FFP is not a rule of fairness. It is a tariff on ambition, coded in the language of sustainability.
When Everton and Nottingham Forest were docked points this season, the Premier League’s PR machine spun it as a victory for financial integrity. In truth, it was the latest act of a cartel protecting itself from disruption. Financial Fair Play has never been about ensuring clubs don’t go bust—it is about ensuring the rich stay rich.
The lost purpose: from solvency to supremacy
Originally conceived by UEFA in 2009, FFP was sold as a mechanism to prevent clubs from spending beyond their means—a response to Portsmouth’s collapse and the near-death of Rangers. The idea was noble: no more reckless owners leaving creditors in the lurch. But somewhere between Platini’s spreadsheet and the Premier League’s profit and sustainability rules (PSR), the goalposts moved. Now, the rules don’t just scrutinise losses; they calcify the hierarchy.
Consider this: Between 2018 and 2023, the combined net spend of the so-called Big Six exceeded £3bn. Not one of them received a points deduction. Meanwhile, Everton—a club burdened by a mismanaged stadium move and an owner’s Cuban cigars—lost 10 points in two separate seasons totalling an eight-point effective hit (6 + 2, after appeal reductions). Nottingham Forest, newly promoted and attempting to build a squad capable of surviving, lost four. The message is clear: spend like a giant and you get a slap on the wrist. Spend like a minnow trying to grow and you get the guillotine.
The numbers don’t lie—they’re just selectively enforced
Let’s get specific. Manchester City have 115 outstanding charges for alleged financial breaches, many dating back a decade. The hearing is imminent. Yet City continue to compete, sign £100m players, and win trebles. Chelsea, under Todd Boehly, amortised £1.5bn in transfer fees over eight-year contracts—a loophole now closed—and posted a pre-tax loss of £486m in 2023 alone. Their only penalty? A fine. A fine for a club that finished 10th and still managed to spend £400m. Meanwhile, Forest’s breach was £34.5m—a figure dwarfed by the commercial activities of the elite. The Premier League’s own rules allow losses of £105m over three years, but that figure has been devalued by inflation since its introduction. In real terms, it’s closer to £80m now. Yet the elite still sail past it with impunity.
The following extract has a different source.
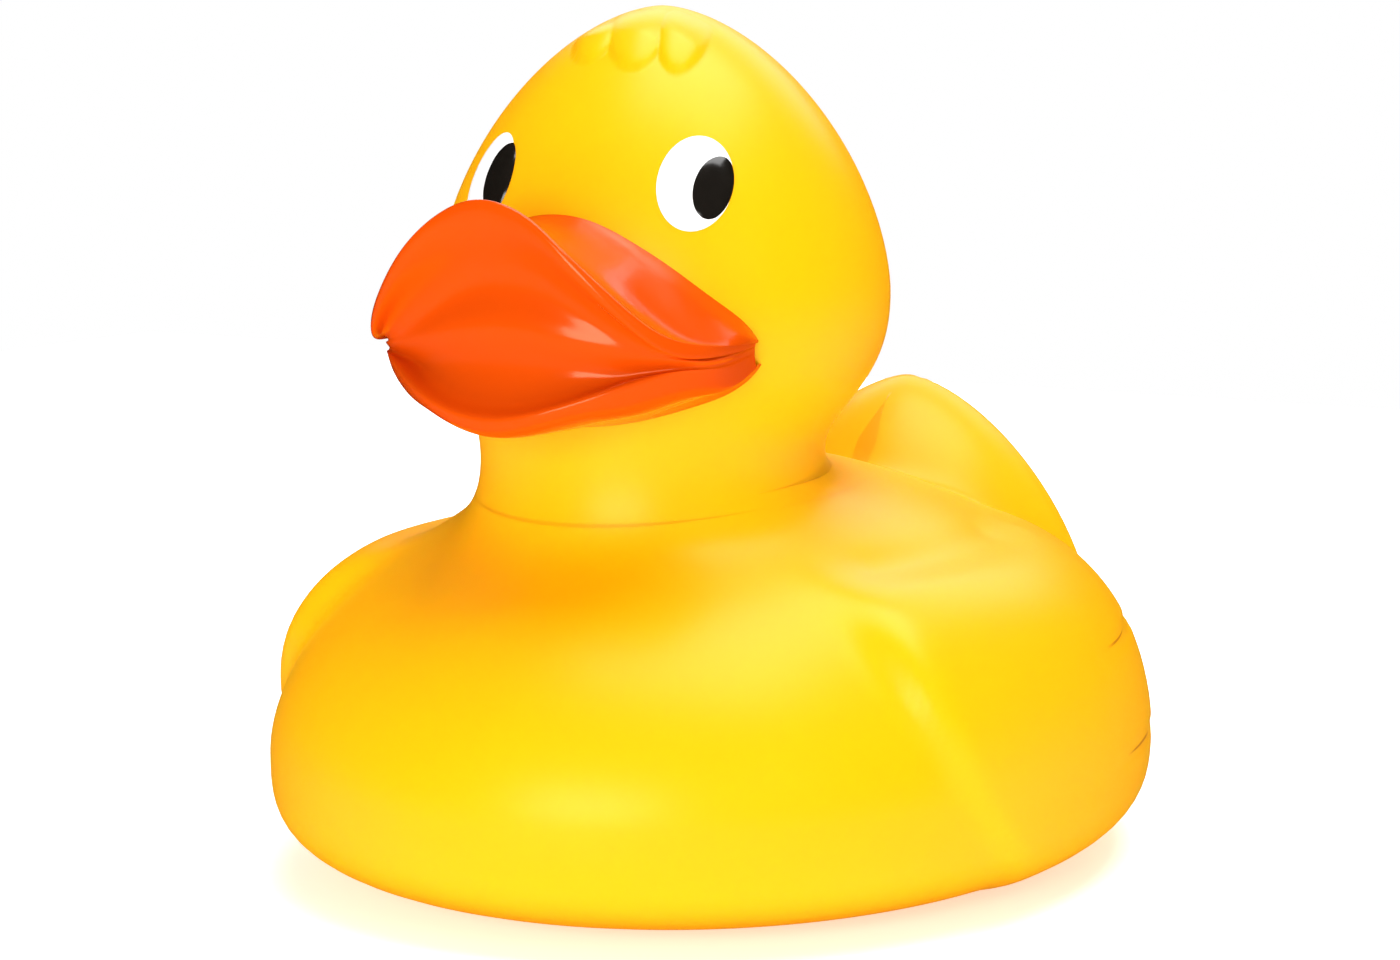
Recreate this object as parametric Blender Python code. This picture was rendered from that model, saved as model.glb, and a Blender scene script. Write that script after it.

- Everton’s effective deduction: 8 points for a £124.5m overspend — about 1 point per £15.6m.
- Forest’s deduction: 4 points for a £34.5m overspend — about 1 point per £8.6m.
- Chelsea’s fine: £0 in points for a £486m loss — a fine of approximately £0 per £1m.
The asymmetry is grotesque. The scale of penalty is inversely proportional to the scale of the breach. The bigger the club, the smaller the punishment.
The counter-argument: rules are rules, and precedent matters
To play devil’s advocate: the rules are clear, and clubs voted for them. Everton and Forest knew the thresholds. A breach is a breach. And Chelsea’s fine was substantial in monetary terms—£8.75m for failing to submit accurate financial information, separate from the FFP probe. But this misses the point: the rules themselves are rigged. They allow losses up to £105m but also include add-backs for spending on infrastructure, youth, and women’s football. These add-backs favour clubs with established stadiums and academy graduates—i.e., the Big Six. A club like Brighton cannot claim a £500m stadium upgrade because they don’t have one. They cannot claim a £50m academy dividend because their academy hasn’t produced a £100m sale yet. The system rewards those who already have wealth.
Moreover, the enforcement is a joke. The Premier League’s own investigation into City took four years, and the charges were only brought after public pressure. Meanwhile, smaller clubs are processed within a season. The fear is not of breaking rules—it is of being small while doing so.
Prediction: The Great Rebellion and the coming cap
By the end of the 2025-26 season, one of two things will happen. Either a member of the established elite—Arsenal, Liverpool, or Spurs—will be docked points for a technical breach, finally proving the rules apply equally, or the rules themselves will be replaced by a salary cap linked to revenue, as mooted by the EFL. The latter is more likely. The Premier League will adopt a soft cap that ties spending to a percentage of turnover, effectively enshrining the current hierarchy in law. That cap will be set at 70% of revenue, a level only the Big Six can comfortably meet. Leicester, Brighton, and Aston Villa will fall foul within three years. The cartel will be fully legalised, and the myth of competitive balance will be buried alongside the spirit of the game.